Data entries
──────

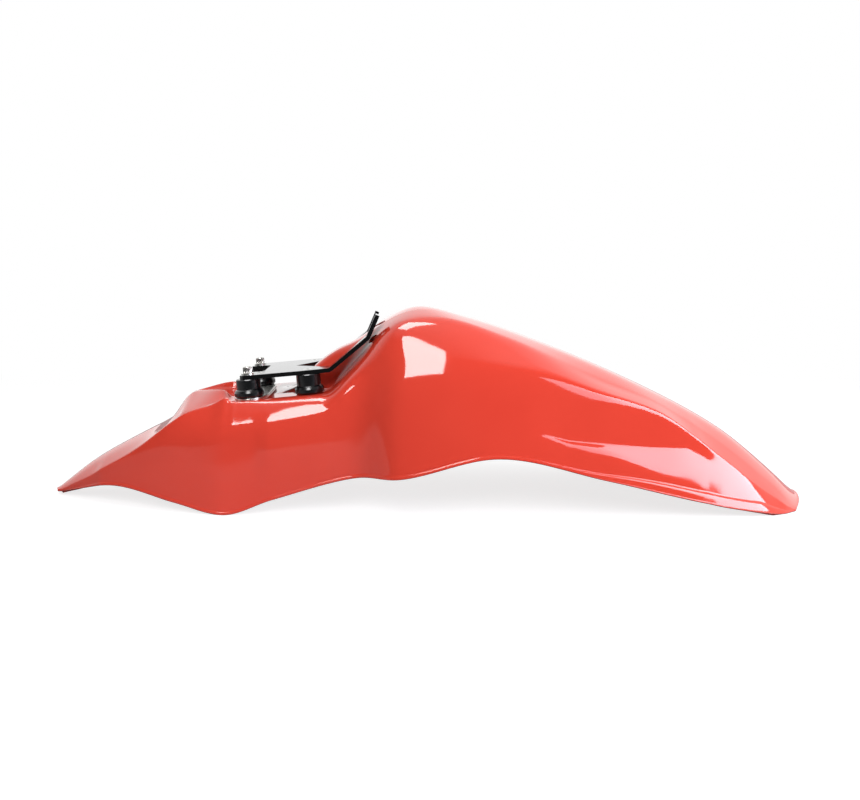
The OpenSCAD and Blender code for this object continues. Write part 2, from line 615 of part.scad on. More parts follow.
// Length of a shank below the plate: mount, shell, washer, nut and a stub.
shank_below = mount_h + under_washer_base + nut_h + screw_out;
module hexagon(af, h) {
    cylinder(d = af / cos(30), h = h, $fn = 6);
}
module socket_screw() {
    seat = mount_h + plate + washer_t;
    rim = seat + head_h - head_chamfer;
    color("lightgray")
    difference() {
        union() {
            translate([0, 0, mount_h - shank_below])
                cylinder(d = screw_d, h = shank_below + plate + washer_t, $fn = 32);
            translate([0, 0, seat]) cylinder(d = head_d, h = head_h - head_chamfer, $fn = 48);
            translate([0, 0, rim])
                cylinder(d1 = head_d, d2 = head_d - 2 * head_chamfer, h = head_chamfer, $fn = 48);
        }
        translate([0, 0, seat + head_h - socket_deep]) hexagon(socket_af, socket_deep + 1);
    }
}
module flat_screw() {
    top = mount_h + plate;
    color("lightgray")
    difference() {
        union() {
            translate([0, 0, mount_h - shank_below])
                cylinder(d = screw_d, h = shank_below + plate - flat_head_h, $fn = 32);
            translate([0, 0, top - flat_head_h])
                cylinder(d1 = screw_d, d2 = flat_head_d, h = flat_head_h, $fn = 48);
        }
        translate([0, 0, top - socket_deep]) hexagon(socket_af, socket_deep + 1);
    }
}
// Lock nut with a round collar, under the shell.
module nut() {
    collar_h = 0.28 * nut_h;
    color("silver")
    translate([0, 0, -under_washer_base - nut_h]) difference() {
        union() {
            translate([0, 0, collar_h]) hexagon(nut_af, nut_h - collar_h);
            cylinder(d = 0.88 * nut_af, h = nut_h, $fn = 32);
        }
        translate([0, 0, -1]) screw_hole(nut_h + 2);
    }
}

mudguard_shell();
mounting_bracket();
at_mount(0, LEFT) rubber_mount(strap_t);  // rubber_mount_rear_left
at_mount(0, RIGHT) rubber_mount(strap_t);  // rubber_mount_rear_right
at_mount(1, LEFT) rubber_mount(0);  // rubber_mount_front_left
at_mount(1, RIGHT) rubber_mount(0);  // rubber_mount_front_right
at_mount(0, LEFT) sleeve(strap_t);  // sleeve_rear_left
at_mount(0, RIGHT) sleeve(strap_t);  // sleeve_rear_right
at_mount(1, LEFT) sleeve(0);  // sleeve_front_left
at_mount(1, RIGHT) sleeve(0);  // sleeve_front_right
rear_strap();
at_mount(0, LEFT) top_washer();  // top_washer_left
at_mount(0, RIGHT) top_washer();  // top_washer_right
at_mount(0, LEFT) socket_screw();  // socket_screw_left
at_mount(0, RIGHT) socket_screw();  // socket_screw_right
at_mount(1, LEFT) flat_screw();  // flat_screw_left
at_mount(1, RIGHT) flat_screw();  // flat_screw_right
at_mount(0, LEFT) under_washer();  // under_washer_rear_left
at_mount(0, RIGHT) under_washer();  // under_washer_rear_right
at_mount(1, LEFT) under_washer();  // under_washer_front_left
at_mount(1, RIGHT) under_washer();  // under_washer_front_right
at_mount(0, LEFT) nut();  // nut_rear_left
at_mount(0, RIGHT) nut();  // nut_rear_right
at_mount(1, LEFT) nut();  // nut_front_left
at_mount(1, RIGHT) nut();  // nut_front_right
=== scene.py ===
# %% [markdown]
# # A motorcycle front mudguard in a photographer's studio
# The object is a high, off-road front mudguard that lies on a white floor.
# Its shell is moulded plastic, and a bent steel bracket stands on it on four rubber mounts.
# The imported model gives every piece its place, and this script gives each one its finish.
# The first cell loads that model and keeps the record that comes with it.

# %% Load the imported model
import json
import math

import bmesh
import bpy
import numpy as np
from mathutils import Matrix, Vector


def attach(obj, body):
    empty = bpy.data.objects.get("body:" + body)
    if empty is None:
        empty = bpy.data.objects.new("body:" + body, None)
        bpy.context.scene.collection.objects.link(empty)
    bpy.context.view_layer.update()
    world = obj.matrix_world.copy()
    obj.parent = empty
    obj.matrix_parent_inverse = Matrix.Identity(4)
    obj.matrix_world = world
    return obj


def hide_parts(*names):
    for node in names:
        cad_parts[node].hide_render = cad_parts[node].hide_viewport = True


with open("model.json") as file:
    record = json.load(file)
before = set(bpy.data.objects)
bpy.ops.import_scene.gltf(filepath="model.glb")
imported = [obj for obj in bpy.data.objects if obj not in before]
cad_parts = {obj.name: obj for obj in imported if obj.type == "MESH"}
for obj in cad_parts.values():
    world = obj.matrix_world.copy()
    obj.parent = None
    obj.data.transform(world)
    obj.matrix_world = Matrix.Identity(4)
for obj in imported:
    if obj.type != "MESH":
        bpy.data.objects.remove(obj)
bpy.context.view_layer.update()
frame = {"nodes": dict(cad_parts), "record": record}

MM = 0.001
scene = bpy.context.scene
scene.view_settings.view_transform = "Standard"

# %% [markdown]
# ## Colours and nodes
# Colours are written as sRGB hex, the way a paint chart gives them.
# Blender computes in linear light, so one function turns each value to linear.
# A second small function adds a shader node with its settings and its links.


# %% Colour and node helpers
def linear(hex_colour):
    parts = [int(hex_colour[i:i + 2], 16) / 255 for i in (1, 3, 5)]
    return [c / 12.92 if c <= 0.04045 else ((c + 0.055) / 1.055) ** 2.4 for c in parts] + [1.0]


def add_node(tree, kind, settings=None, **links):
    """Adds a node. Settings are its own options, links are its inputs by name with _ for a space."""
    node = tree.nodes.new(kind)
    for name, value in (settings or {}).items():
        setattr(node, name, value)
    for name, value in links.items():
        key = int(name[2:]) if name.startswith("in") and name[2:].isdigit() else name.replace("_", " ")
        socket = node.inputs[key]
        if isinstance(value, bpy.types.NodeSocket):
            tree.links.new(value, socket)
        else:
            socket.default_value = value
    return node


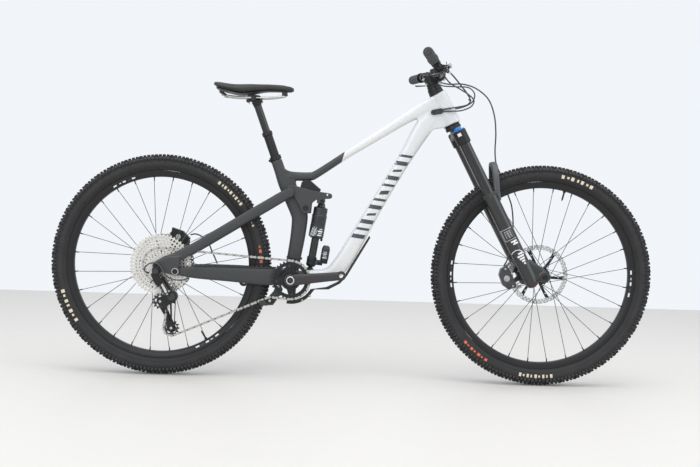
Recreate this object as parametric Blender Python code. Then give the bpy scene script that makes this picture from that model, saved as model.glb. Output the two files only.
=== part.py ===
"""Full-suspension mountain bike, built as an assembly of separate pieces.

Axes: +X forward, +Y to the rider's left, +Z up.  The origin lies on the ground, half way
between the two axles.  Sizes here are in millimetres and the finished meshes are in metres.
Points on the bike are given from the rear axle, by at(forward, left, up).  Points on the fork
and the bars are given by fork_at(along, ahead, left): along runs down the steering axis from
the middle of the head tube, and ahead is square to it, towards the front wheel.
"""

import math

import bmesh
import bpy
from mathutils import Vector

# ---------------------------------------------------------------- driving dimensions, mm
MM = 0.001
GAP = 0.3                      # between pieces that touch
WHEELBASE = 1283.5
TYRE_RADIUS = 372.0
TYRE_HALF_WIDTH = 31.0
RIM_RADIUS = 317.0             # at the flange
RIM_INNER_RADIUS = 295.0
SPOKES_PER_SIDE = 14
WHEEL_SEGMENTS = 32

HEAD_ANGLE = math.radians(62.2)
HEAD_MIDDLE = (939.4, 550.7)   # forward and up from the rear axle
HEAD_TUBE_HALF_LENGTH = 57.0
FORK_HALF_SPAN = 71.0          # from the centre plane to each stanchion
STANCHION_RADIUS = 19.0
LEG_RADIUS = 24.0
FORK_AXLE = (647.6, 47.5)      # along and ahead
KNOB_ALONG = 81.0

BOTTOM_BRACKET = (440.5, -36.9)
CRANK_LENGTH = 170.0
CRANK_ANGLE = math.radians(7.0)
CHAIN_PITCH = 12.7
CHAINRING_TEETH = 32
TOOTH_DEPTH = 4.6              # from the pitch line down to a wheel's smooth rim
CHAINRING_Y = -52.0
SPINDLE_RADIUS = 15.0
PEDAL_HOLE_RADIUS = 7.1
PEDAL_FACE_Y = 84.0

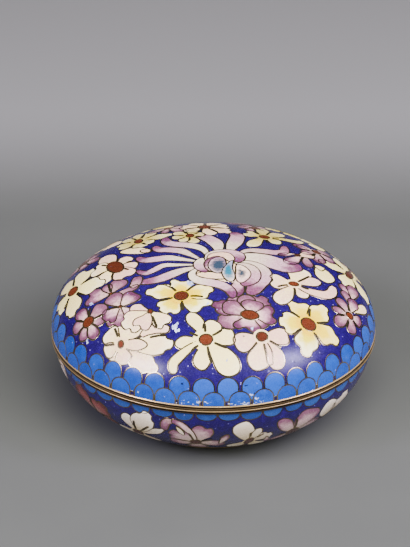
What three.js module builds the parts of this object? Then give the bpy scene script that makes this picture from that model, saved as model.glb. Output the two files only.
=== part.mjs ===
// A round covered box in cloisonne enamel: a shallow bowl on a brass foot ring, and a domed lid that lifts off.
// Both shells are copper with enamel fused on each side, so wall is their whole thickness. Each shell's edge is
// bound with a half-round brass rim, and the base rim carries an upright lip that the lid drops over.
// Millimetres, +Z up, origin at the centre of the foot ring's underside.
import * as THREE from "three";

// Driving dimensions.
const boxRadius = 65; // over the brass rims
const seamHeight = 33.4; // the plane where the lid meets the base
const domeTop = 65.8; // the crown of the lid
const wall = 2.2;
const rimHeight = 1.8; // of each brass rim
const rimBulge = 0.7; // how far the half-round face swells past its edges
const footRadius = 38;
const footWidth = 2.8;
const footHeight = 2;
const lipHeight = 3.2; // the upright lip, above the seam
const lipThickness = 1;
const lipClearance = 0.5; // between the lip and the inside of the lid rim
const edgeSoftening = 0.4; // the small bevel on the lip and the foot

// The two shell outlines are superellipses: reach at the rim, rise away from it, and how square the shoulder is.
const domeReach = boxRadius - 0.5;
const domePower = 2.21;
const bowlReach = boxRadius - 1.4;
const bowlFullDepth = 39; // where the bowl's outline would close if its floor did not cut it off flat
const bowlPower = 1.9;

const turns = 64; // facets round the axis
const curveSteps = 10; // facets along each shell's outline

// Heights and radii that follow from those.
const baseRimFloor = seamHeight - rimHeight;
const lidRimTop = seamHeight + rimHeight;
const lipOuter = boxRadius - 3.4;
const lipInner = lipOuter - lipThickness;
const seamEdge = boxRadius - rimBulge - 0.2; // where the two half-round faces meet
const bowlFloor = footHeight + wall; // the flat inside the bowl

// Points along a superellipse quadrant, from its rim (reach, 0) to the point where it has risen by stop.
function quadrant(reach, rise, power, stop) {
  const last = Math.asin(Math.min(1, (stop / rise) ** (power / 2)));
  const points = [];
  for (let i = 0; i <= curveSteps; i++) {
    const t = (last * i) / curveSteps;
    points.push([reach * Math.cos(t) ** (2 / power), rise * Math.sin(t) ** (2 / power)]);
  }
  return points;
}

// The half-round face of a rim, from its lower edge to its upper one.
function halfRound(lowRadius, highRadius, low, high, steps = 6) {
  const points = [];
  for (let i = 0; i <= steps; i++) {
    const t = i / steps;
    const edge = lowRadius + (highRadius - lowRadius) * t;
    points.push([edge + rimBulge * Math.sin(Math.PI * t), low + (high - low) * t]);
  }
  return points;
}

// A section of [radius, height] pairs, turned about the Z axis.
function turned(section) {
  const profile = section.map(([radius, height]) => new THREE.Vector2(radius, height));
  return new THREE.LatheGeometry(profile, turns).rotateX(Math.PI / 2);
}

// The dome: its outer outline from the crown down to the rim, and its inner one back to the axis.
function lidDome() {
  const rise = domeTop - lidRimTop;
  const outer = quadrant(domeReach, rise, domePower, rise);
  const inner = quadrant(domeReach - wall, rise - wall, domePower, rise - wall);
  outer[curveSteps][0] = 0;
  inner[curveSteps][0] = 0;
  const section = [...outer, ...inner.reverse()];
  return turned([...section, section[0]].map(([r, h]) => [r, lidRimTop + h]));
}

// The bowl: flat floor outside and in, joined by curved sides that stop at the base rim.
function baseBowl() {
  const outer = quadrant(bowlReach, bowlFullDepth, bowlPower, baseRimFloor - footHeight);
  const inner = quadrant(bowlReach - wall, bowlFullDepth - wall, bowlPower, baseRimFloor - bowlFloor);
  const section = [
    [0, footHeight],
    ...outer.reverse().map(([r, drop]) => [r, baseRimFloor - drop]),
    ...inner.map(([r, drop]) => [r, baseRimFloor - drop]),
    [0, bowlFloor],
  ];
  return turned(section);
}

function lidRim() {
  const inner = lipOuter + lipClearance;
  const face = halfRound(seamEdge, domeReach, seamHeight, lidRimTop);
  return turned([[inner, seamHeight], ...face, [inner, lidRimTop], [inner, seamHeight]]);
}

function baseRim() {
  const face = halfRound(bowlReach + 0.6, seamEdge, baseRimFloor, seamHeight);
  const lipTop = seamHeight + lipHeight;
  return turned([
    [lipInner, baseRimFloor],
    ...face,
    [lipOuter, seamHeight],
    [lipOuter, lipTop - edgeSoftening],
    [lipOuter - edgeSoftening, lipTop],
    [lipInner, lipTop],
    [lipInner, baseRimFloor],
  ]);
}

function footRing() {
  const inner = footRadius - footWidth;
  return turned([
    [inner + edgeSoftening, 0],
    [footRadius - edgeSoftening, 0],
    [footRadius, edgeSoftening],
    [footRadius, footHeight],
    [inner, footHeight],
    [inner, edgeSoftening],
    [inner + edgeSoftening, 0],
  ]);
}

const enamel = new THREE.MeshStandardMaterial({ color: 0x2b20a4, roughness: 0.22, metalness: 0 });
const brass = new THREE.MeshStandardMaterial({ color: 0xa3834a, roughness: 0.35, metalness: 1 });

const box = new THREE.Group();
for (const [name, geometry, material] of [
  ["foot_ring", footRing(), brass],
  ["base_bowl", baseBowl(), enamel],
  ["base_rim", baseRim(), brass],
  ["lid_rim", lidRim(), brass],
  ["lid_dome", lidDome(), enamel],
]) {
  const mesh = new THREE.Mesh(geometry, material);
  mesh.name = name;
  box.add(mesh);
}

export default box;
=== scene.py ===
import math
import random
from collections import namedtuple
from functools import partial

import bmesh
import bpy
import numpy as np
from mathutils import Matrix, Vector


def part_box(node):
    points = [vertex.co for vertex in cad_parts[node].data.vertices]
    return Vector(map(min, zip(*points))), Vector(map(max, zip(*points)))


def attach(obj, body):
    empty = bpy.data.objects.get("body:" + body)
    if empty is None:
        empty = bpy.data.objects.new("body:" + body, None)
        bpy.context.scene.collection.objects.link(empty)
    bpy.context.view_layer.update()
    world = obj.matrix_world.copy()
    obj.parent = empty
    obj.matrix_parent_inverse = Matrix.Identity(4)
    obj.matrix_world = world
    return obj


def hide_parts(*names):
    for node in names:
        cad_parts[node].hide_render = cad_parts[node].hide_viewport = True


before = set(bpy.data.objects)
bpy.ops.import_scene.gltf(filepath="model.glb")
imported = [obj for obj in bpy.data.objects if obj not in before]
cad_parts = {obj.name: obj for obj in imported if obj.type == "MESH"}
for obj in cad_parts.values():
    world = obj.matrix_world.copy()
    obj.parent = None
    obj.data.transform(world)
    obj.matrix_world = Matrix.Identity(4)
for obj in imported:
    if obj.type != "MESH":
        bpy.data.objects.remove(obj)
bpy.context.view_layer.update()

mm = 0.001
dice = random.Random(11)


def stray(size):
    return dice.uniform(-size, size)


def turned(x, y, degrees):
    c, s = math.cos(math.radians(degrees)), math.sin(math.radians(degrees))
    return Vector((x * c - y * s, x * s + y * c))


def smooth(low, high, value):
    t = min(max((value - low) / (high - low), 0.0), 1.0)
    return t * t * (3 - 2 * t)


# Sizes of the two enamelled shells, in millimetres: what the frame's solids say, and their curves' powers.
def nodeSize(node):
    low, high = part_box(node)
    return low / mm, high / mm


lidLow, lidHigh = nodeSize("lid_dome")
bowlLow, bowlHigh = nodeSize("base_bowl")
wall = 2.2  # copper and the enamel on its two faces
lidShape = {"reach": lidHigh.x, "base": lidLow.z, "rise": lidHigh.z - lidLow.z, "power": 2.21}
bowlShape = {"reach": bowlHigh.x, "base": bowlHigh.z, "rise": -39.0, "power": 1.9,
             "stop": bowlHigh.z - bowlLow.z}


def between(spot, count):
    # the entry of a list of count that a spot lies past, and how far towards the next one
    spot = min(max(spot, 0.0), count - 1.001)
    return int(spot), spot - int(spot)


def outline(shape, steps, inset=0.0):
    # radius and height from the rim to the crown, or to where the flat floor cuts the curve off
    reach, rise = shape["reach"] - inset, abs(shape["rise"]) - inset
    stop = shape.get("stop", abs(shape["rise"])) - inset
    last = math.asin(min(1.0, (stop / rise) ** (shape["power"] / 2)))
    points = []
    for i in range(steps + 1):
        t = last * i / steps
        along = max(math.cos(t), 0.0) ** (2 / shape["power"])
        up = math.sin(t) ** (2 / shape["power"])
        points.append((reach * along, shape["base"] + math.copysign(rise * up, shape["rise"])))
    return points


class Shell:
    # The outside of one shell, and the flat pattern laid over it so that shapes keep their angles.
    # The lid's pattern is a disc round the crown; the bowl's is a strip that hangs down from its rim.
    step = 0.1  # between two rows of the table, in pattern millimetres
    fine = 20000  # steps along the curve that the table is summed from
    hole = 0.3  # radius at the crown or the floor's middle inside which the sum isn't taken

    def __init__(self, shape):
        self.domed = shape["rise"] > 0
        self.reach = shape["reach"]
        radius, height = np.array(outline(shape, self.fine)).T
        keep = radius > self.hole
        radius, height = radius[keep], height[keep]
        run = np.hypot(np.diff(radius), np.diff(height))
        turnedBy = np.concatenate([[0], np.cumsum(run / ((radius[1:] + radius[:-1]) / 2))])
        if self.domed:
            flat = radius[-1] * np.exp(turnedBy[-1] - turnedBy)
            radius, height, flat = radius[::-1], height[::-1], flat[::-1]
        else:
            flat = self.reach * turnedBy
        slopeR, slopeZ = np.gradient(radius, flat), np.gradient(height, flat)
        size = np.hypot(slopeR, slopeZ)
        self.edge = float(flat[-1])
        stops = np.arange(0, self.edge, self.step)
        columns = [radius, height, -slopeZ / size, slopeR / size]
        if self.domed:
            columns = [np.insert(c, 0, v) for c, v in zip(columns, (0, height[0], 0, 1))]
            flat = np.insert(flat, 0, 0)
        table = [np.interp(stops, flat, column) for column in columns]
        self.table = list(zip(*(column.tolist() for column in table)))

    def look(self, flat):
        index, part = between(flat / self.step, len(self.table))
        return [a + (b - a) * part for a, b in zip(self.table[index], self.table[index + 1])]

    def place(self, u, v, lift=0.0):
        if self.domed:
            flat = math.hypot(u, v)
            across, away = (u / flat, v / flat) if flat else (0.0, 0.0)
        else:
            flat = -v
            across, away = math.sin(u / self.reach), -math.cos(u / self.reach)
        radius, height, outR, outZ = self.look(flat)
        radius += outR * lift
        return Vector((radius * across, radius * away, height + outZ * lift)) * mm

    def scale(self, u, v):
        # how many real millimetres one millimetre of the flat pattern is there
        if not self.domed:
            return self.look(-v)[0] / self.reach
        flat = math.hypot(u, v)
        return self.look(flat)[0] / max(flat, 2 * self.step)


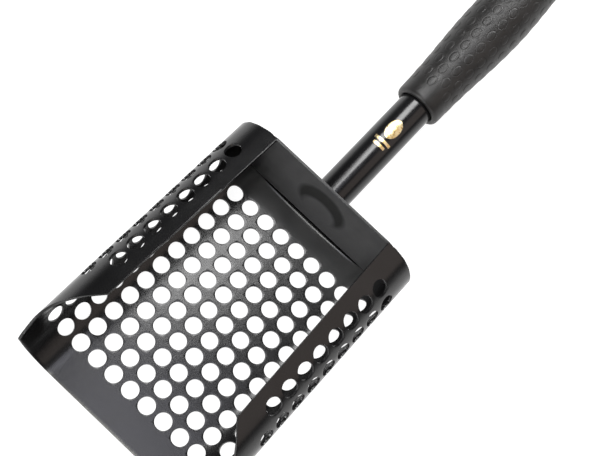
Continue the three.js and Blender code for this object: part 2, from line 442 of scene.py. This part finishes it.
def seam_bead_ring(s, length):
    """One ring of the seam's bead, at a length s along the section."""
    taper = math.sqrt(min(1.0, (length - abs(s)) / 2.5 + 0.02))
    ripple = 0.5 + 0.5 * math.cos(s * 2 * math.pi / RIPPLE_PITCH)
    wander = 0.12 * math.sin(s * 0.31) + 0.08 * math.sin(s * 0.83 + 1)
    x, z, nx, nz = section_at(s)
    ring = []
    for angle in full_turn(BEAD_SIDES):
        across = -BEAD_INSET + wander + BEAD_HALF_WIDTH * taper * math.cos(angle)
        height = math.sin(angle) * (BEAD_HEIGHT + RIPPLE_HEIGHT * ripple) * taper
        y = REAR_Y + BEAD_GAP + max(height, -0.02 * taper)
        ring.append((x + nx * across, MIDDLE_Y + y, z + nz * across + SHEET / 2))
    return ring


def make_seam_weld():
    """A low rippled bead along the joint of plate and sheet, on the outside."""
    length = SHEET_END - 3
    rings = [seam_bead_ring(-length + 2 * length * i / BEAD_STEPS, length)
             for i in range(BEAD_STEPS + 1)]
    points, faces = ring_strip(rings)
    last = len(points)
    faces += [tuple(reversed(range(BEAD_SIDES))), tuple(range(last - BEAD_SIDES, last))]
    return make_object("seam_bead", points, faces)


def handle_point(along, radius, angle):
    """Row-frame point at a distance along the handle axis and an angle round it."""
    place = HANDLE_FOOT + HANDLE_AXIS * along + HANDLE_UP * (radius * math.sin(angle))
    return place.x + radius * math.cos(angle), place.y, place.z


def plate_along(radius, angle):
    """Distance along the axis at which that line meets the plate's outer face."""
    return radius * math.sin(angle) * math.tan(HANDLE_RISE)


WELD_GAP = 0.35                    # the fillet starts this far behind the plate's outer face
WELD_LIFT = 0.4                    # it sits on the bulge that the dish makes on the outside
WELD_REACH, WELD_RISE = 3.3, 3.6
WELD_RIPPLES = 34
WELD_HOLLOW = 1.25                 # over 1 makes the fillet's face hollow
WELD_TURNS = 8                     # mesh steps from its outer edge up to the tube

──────

Work instructions:
Can you repeat, word for word, every line above from the one containing "const box = new THREE.Group();" down to the one containing "dice = random.Random(11)", including both?

Task result:
const box = new THREE.Group();
for (const [name, geometry, material] of [
  ["foot_ring", footRing(), brass],
  ["base_bowl", baseBowl(), enamel],
  ["base_rim", baseRim(), brass],
  ["lid_rim", lidRim(), brass],
  ["lid_dome", lidDome(), enamel],
]) {
  const mesh = new THREE.Mesh(geometry, material);
  mesh.name = name;
  box.add(mesh);
}

export default box;
=== scene.py ===
import math
import random
from collections import namedtuple
from functools import partial

import bmesh
import bpy
import numpy as np
from mathutils import Matrix, Vector


def part_box(node):
    points = [vertex.co for vertex in cad_parts[node].data.vertices]
    return Vector(map(min, zip(*points))), Vector(map(max, zip(*points)))


def attach(obj, body):
    empty = bpy.data.objects.get("body:" + body)
    if empty is None:
        empty = bpy.data.objects.new("body:" + body, None)
        bpy.context.scene.collection.objects.link(empty)
    bpy.context.view_layer.update()
    world = obj.matrix_world.copy()
    obj.parent = empty
    obj.matrix_parent_inverse = Matrix.Identity(4)
    obj.matrix_world = world
    return obj


def hide_parts(*names):
    for node in names:
        cad_parts[node].hide_render = cad_parts[node].hide_viewport = True


before = set(bpy.data.objects)
bpy.ops.import_scene.gltf(filepath="model.glb")
imported = [obj for obj in bpy.data.objects if obj not in before]
cad_parts = {obj.name: obj for obj in imported if obj.type == "MESH"}
for obj in cad_parts.values():
    world = obj.matrix_world.copy()
    obj.parent = None
    obj.data.transform(world)
    obj.matrix_world = Matrix.Identity(4)
for obj in imported:
    if obj.type != "MESH":
        bpy.data.objects.remove(obj)
bpy.context.view_layer.update()

mm = 0.001
dice = random.Random(11)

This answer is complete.